I didn’t understand it was psychokinesis at the time, but in my twenties I had emotional outbursts that resulted in electronics breaking or frying. I have witnessed things that most people believe only exist in sci-fi films. I’ve always been a part of these hidden worlds that the ordinary world keeps trying to convince me doesn’t exist. My life has been very scary and extremely magical. Writing has always been my greatest outlet to process all of this. Because I live like telekinesis Matilda on the other side, the whole “societal expectation” thing feels like a sad joke to me.
This is why I’ve lived a very untraditional life. This is why I’ve been so entrepreneurial. This is why I love the process of creative discovery. For me, it’s about exploring, not the destination. Does this feel good? Do I enjoy this? No? Move on. Yes? Explore. This is how my foot ended up in a stranger’s mouth on a bus. It was enthralling.
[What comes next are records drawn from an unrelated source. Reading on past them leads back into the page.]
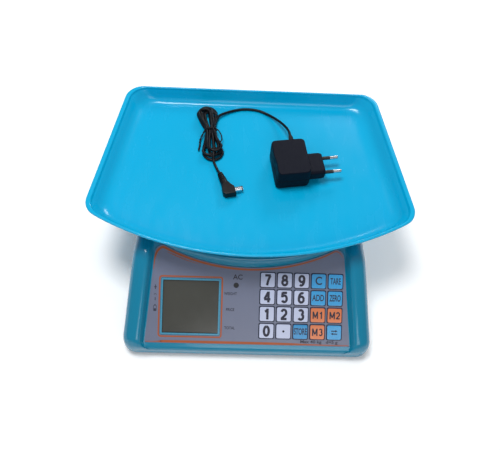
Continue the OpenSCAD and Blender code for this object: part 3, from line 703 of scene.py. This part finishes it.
def make_prints(mats):
    """Everything printed on the overlay."""
    make_orange_print(mats["orange"])
    make_window_rim(mats["rim"])
    make_icons(mats["ink"])
    for name, text, at, size, bold, wide in LABELS:
        legend(name, text, at, size, bold, wide, mats["ink"], "housing", "overlay")


CAPITAL_H = 0.7                     # a capital's height as a share of the font's size


def legend(name, text, at, size, bold, wide, mat, body, slot, z=0.0):
    """Lettering on the panel, centred at a (u, v) place, standing on the height z."""
    curve = bpy.data.curves.new(name, "FONT")
    curve.body = text
    curve.size = size * MM / CAPITAL_H
    curve.align_x = "CENTER"
    curve.align_y = "CENTER"
    curve.offset = bold * MM
    curve.extrude = 0.04 * MM
    curve.materials.append(mat)
    piece = add_object(name, curve)
    turn = Matrix.Rotation(PANEL_TILT, 4, "X") @ Matrix.Diagonal((wide, 1, 1, 1))
    piece.matrix_world = Matrix.Translation(spot(*panel_spot(at[0], at[1], z + 0.02))) @ turn
    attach(piece, body)


# --- Keys -----------------------------------------------------------------------------------

def arc(cx, cy, rx, ry, first, last, steps=16):
    """Points on an ellipse, between two angles in degrees."""
    angles = [math.radians(mix(first, last, i / steps)) for i in range(steps + 1)]
    return [(cx + rx * math.cos(a), cy + ry * math.sin(a)) for a in angles]


# Bold digits and the letter M as the middle lines of their strokes, in a box about 1 wide and 1 high
SIX = (arc(0, -0.17, 0.35, 0.29, 0, 360), arc(0.08, -0.1, 0.43, 0.56, 180, 62, 10))
STROKES = {
    "0": (arc(0, 0, 0.35, 0.45, 90, 450, 24),),
    "1": ([(-0.3, 0.24), (-0.1, 0.3), (0.08, 0.46)], [(0.08, 0.54), (0.08, 0), (0.08, -0.54)]),
    "2": (arc(0, 0.17, 0.33, 0.29, 165, -28, 12) + [(0.08, -0.14), (-0.3, -0.4)],
          [(-0.44, -0.45), (0, -0.45), (0.42, -0.45)]),
    "3": (arc(0, 0.22, 0.29, 0.24, 150, -80, 12), arc(0, -0.2, 0.35, 0.27, 85, -150, 14)),
    "4": ([(0.1, 0.46), (-0.15, 0.13), (-0.4, -0.2)], [(-0.46, -0.22), (0, -0.22), (0.46, -0.22)],
          [(0.16, 0.54), (0.16, 0), (0.16, -0.54)]),
    "5": ([(0.38, 0.45), (0, 0.45), (-0.3, 0.45)], [(-0.26, 0.5), (-0.29, 0.26), (-0.33, 0)],
          arc(0, -0.14, 0.35, 0.32, 130, -150)),
    "6": SIX,
    "7": ([(-0.4, 0.45), (0, 0.45), (0.42, 0.45)], [(0.36, 0.42), (0.08, 0), (-0.1, -0.54)]),
    "8": (arc(0, 0.23, 0.28, 0.23, 0, 360), arc(0, -0.21, 0.35, 0.26, 0, 360)),
    "9": tuple([(-x, -y) for x, y in stroke] for stroke in SIX),
    "m": ([(-0.42, -0.54), (-0.42, 0), (-0.42, 0.54)], [(-0.4, 0.46), (-0.2, 0.06), (0, -0.34)],
          [(0, -0.34), (0.2, 0.06), (0.4, 0.46)], [(0.42, -0.54), (0.42, 0), (0.42, 0.54)]),
}


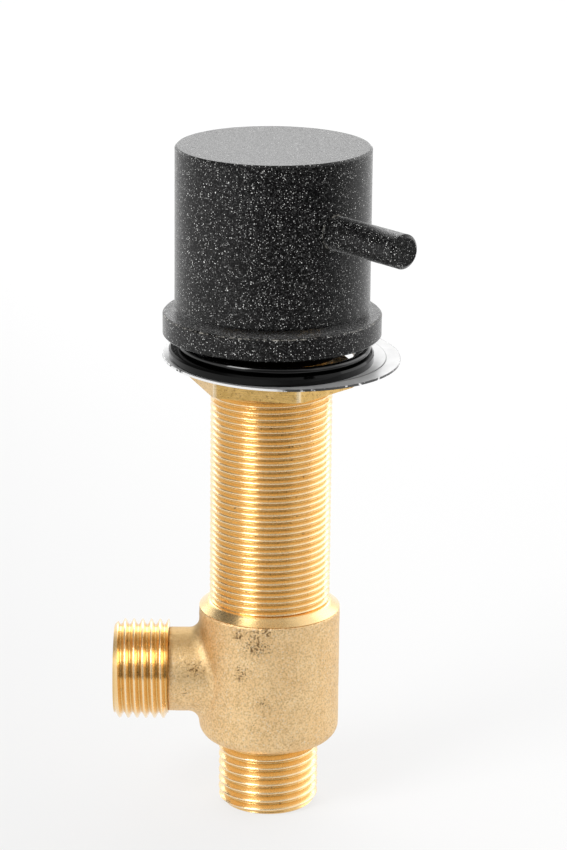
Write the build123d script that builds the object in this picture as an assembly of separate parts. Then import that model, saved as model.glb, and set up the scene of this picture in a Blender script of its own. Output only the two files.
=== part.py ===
from build123d import *
import os
from math import cos, radians, sin, sqrt, tan

# Deck-mounted shut-off valve with a quarter-turn ceramic cartridge.
# Millimetres. The origin is the centre of the inlet's end face, +Z goes up the stem
# and the outlet branch points along -X.

# Cast and machined body
INLET_THREAD_D = 20.7
INLET_THREAD_L = 14.5
INLET_BORE_D = 14.5
THREAD_CHAMFER = 1.2
BARREL_STEP = 2.1
BARREL_H = 28.4
BARREL_ROUND = 3.0
BEVEL_LOWER_H = 1.1
BEVEL_UPPER_H = 0.5
BEVEL_MIDDLE_STEP = 0.8
BEVEL_TOP_STEP = 0.3
STEM_THREAD_D = 24.8
STEM_THREAD_L = 58.8
STEM_TURNS_PER_INCH = 19
STEM_THREAD_DEPTH = 0.8
STEM_CHAMFER = 0.6
BODY_WALL = 2.9
SEAT_ABOVE_BARREL_END = 4.5
THROAT_LIP = 0.2
THROAT_H = 2.5

# Outlet branch
BRANCH_ABOVE_BARREL_END = 14.1
NECK_D = 17.4
NECK_L = 6.3
NECK_FILLET = 2.5
OUTLET_THREAD_D = 20.7
OUTLET_THREAD_L = 11.3
OUTLET_BORE_D = 13.0
OUTLET_BORE_L = 18.5
OUTLET_LIP = 0.5

# Ceramic cartridge
CAGE_GAP = 0.1
CAGE_WALL = 1.4
CAGE_ROOM_H = 16.4
CAGE_HEAD_H = 10.6
WINDOW_W = 10.5
WINDOW_SILL = 7.6
WINDOW_LINTEL = 0.6
WINDOWS = 4
SEAL_T = 2.0
SEAL_W = 1.75
DISC_T = 2.6
DISC_PORT_IN_R = 2.4
DISC_RIM = 2.05
DISC_PORT_ANGLE = 70.0
DISC_KEY_W = 1.4
DISC_KEY_DEPTH = 0.8
WATER_FILM = 0.02
MOVING_DISC_PLAY = 0.2
DRIVE_SLOT_W = 3.0
DRIVE_SLOT_DEPTH = 1.2
DRIVER_BAR_W = 5.0
DRIVER_BAR_H = 2.1
DRIVER_BAR_ROOM = 1.0
DRIVER_HUB_D = 8.4
CARTRIDGE_RING_SECTION = 1.46
CARTRIDGE_RING_ABOVE_SEAT = 21.0
SLIP = 0.05

# Spindle
SPINDLE_ROOM = 3.0
SPINDLE_STEP = 1.1
SPINDLE_SHOULDER_W = 1.4
SPINDLE_SHOULDER_H = 1.0
LOWER_SQUARE = 4.9
LOWER_SQUARE_L = 5.0
UPPER_SQUARE_CORNER_GAP = 0.08
UPPER_SQUARE_L = 9.0
SPINDLE_RING_SECTION = 1.0
SPINDLE_RING_HEIGHTS = (2.7, 8.0)
THRUST_WASHER_T = 0.4
THRUST_WASHER_W = 2.0
CIRCLIP_T = 0.8
CIRCLIP_W = 1.1
CIRCLIP_DEPTH = 0.65
CIRCLIP_MOUTH = 3.0
STOP_RING_W = 1.2
STOP_RING_T = 1.4
STOP_ABOVE_CLIP = 0.4
STOP_LUG_GAP = 0.1
STOP_FLAT_DEPTH = 1.0
STOP_FINGER_ANGLE = 60.0
TURN_ANGLE = 90.0
TURN_PLAY = 1.0

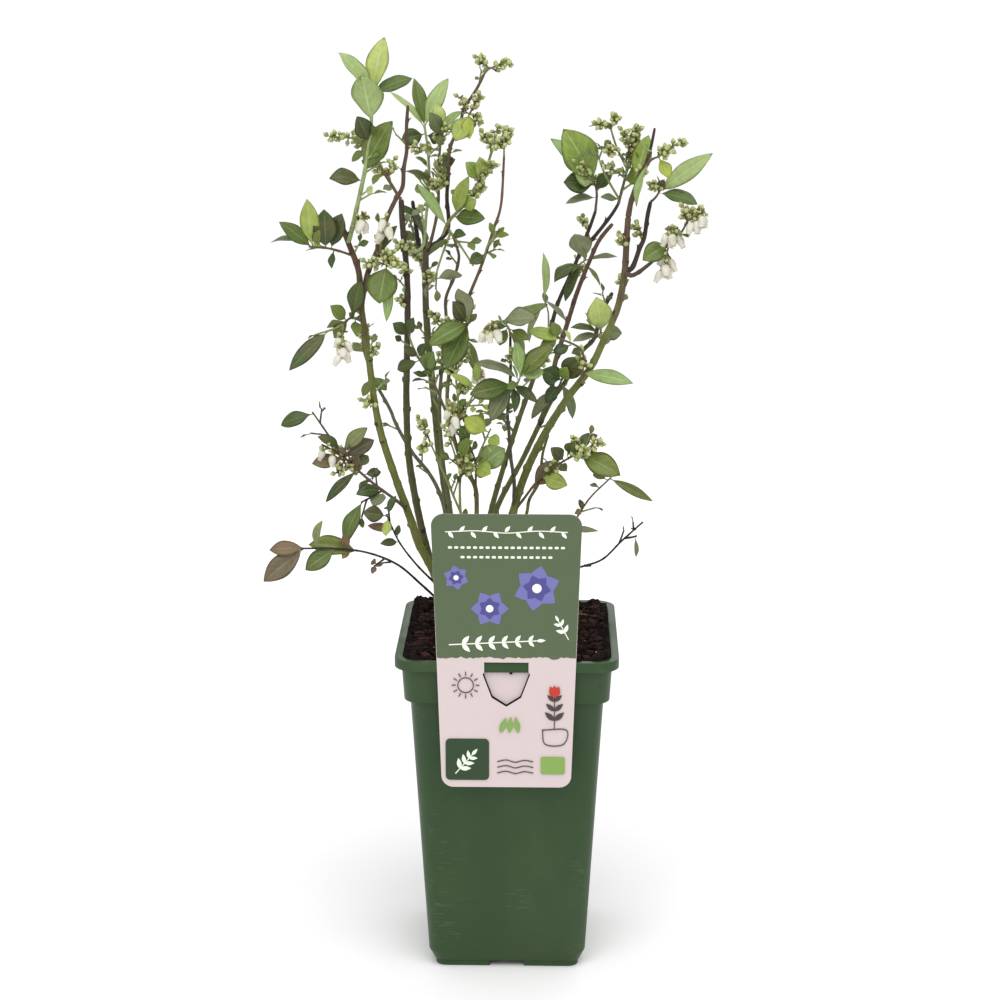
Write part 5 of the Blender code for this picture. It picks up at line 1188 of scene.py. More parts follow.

The anomalous experiences cracked open my brain at a very young age and made me want to passionately explore as much as possible, the fearlessness fueled my need for grand adventures. That intersection is where Sole Mate fits into all of this. I have rejected a normal life. I like stories where women reject the rules of society, where women lean into fear and the uncertainties of life and emerge stronger, smarter, and more clever.
I love stories where women use their talents to get what they want. I like lead characters who think outside of the shoebox and strap the heels on then head out into the night. Sole Mate isn’t esoteric like a lot of my other content, but it encompasses all the delicious creative risks I’ve ever taken rolled up to one.